-------- SUPPLIED RECORDS --------

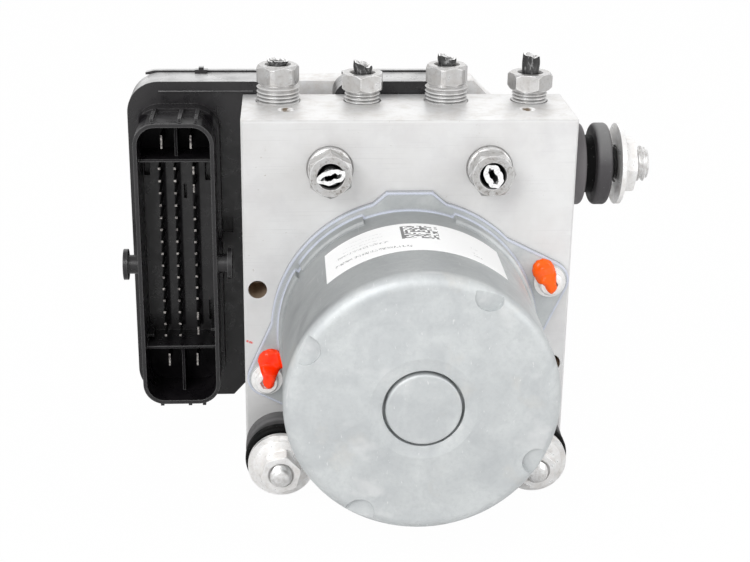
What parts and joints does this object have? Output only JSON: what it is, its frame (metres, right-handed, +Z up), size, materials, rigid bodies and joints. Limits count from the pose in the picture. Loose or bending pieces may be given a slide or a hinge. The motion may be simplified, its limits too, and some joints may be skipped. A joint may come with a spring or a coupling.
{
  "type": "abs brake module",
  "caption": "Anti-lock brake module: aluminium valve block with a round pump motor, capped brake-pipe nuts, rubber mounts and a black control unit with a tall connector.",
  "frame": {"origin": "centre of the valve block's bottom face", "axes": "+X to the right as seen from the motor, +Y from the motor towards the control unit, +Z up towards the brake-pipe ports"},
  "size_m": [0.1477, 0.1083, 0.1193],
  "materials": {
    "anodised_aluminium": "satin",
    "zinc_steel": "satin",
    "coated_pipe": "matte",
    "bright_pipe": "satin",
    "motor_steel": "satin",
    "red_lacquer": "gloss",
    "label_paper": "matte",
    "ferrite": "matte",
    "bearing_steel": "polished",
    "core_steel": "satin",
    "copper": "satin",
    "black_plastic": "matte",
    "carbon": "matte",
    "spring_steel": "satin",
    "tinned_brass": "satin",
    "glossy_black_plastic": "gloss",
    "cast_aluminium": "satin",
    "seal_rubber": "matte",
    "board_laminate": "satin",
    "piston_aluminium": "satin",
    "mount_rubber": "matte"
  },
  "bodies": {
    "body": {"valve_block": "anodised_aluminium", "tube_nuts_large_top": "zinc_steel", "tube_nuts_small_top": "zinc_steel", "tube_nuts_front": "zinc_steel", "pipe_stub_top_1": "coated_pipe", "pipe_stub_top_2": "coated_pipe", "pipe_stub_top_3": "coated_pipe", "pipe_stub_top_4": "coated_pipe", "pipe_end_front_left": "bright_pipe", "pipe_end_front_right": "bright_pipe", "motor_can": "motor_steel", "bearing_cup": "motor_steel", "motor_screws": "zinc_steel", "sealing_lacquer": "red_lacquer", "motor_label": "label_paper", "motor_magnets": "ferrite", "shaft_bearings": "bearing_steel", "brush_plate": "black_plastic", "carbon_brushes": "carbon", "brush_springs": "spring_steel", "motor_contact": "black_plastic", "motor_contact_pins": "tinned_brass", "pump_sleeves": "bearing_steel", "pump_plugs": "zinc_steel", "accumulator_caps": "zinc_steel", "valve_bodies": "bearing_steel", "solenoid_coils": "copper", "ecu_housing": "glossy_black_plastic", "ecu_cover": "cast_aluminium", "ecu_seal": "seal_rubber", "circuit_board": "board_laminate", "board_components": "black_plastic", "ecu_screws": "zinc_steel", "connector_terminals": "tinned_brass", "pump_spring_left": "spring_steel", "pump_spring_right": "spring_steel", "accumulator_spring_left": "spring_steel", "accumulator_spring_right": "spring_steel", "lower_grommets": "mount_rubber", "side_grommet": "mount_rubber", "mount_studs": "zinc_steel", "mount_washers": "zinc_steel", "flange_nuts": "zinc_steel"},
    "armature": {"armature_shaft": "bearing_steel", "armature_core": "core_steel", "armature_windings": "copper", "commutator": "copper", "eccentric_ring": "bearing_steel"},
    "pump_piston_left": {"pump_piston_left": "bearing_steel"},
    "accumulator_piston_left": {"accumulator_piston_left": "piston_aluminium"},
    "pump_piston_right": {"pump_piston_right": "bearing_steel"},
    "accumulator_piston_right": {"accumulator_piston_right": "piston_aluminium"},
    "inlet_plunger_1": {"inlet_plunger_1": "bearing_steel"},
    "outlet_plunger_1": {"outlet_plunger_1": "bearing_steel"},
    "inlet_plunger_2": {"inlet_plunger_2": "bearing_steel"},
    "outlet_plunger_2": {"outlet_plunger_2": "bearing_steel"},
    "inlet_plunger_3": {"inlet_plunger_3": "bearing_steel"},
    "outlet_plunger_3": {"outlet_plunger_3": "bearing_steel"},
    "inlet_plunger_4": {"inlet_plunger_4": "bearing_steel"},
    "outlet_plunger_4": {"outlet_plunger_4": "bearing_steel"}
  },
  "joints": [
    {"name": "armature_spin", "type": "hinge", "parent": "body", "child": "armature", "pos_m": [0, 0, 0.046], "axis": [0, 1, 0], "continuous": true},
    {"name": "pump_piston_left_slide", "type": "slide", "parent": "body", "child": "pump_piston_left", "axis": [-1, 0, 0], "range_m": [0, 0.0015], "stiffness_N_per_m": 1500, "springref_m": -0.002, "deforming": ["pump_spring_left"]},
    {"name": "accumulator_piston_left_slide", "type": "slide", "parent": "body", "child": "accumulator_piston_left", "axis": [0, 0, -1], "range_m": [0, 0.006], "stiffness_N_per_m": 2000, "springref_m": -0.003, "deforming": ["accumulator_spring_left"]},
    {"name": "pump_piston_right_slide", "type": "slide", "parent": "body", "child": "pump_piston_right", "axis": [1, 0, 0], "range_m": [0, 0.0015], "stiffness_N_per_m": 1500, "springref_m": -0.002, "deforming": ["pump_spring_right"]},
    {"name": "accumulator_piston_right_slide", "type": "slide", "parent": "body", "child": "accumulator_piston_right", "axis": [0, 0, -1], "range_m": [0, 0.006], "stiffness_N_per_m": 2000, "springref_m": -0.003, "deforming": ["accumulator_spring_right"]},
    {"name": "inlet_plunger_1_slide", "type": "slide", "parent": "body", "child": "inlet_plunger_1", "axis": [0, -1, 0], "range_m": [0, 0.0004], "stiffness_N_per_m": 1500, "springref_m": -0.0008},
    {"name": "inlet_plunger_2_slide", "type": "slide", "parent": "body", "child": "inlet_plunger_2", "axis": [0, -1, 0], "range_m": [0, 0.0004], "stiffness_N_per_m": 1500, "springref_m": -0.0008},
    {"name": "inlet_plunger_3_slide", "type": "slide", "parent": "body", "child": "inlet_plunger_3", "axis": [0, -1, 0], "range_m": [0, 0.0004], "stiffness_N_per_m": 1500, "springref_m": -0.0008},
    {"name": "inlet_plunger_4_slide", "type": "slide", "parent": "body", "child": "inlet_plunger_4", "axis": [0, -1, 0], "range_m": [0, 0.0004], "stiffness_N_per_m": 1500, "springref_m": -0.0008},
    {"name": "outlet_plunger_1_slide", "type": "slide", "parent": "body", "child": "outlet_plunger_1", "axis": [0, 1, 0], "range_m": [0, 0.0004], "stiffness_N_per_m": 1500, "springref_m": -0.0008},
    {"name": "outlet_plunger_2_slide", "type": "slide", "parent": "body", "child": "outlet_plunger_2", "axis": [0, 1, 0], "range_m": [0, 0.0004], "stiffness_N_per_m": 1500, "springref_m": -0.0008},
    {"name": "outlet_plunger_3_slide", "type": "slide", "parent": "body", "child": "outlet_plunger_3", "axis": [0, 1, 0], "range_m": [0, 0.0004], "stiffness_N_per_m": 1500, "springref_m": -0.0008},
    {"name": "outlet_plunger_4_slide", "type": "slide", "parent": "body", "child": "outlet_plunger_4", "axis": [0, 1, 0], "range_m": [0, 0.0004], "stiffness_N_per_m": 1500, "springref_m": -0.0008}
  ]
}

--------
-------- SUPPLIED RECORDS --------

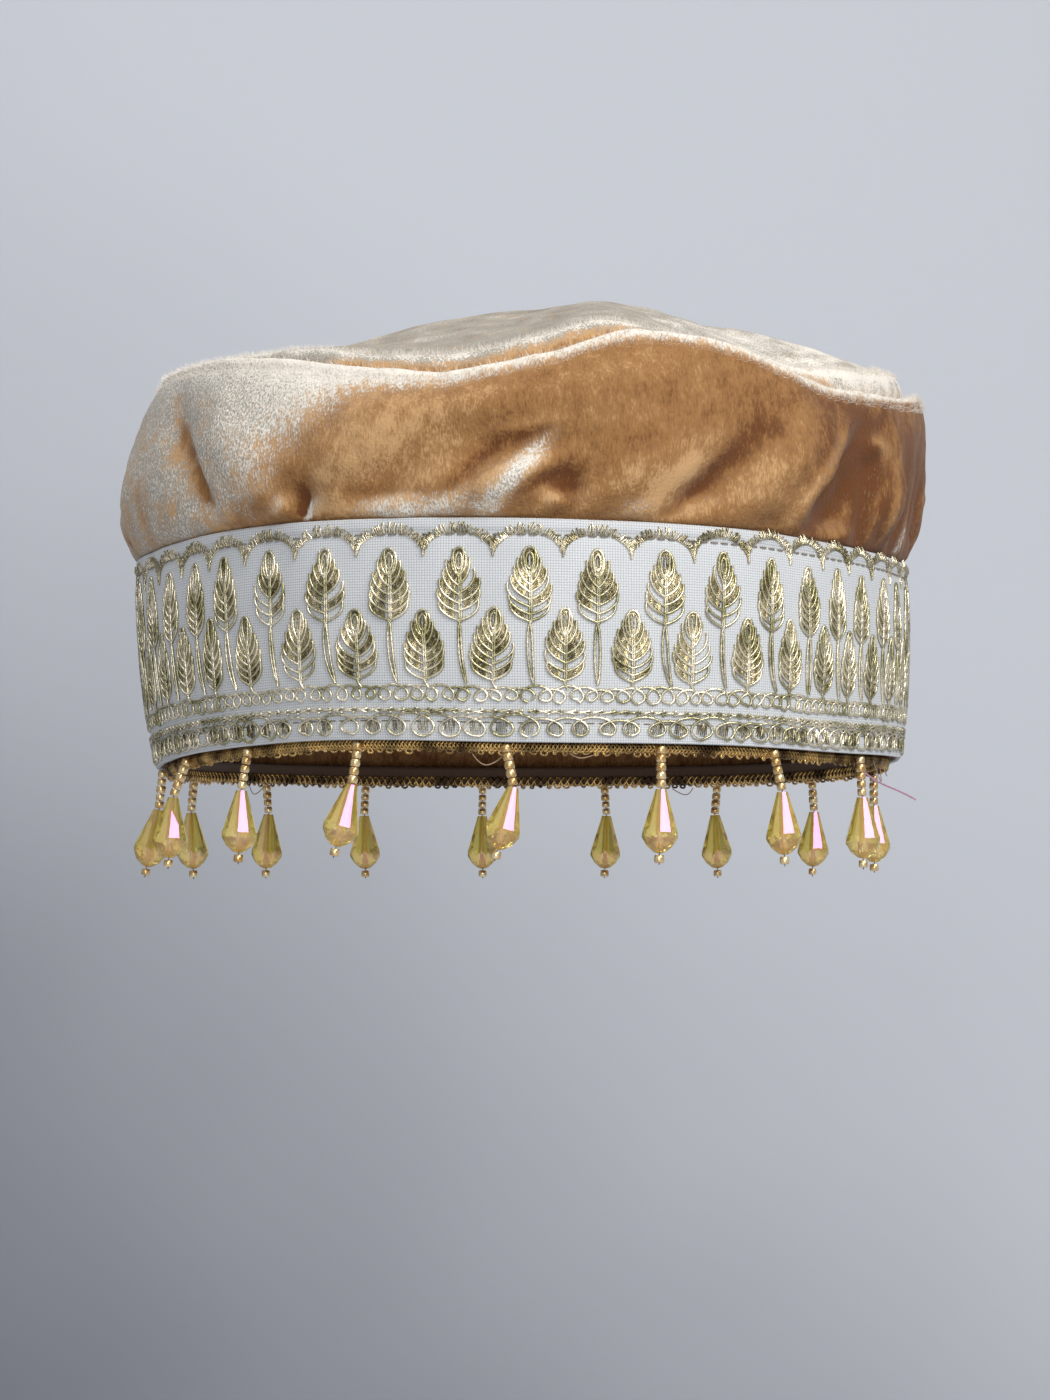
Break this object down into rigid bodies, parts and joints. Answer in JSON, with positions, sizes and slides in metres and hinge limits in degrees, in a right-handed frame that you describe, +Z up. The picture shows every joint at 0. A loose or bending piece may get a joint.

--------
-------- SUPPLIED RECORDS --------

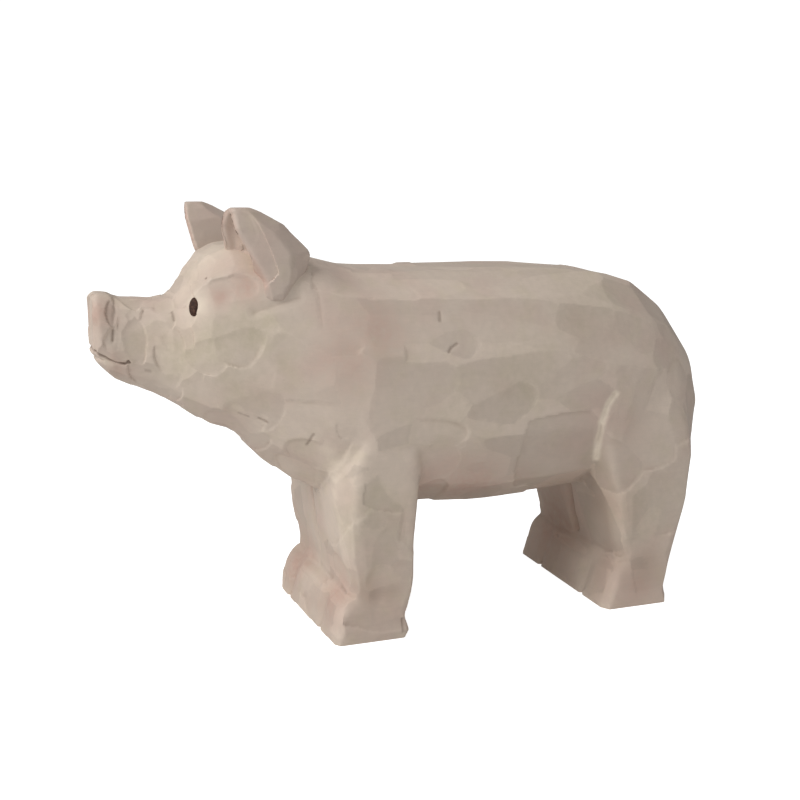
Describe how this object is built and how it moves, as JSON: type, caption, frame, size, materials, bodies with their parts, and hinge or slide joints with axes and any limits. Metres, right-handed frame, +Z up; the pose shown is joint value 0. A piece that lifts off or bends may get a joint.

--------

- WHAT YOU SHOULD DO:
From the records above, copy every line that holds the word "hinge".

- SOLUTION TO THE EXERCISE:
What parts and joints does this object have? Output only JSON: what it is, its frame (metres, right-handed, +Z up), size, materials, rigid bodies and joints. Limits count from the pose in the picture. Loose or bending pieces may be given a slide or a hinge. The motion may be simplified, its limits too, and some joints may be skipped. A joint may come with a spring or a coupling.
    {"name": "armature_spin", "type": "hinge", "parent": "body", "child": "armature", "pos_m": [0, 0, 0.046], "axis": [0, 1, 0], "continuous": true},
Break this object down into rigid bodies, parts and joints. Answer in JSON, with positions, sizes and slides in metres and hinge limits in degrees, in a right-handed frame that you describe, +Z up. The picture shows every joint at 0. A loose or bending piece may get a joint.
Describe how this object is built and how it moves, as JSON: type, caption, frame, size, materials, bodies with their parts, and hinge or slide joints with axes and any limits. Metres, right-handed frame, +Z up; the pose shown is joint value 0. A piece that lifts off or bends may get a joint.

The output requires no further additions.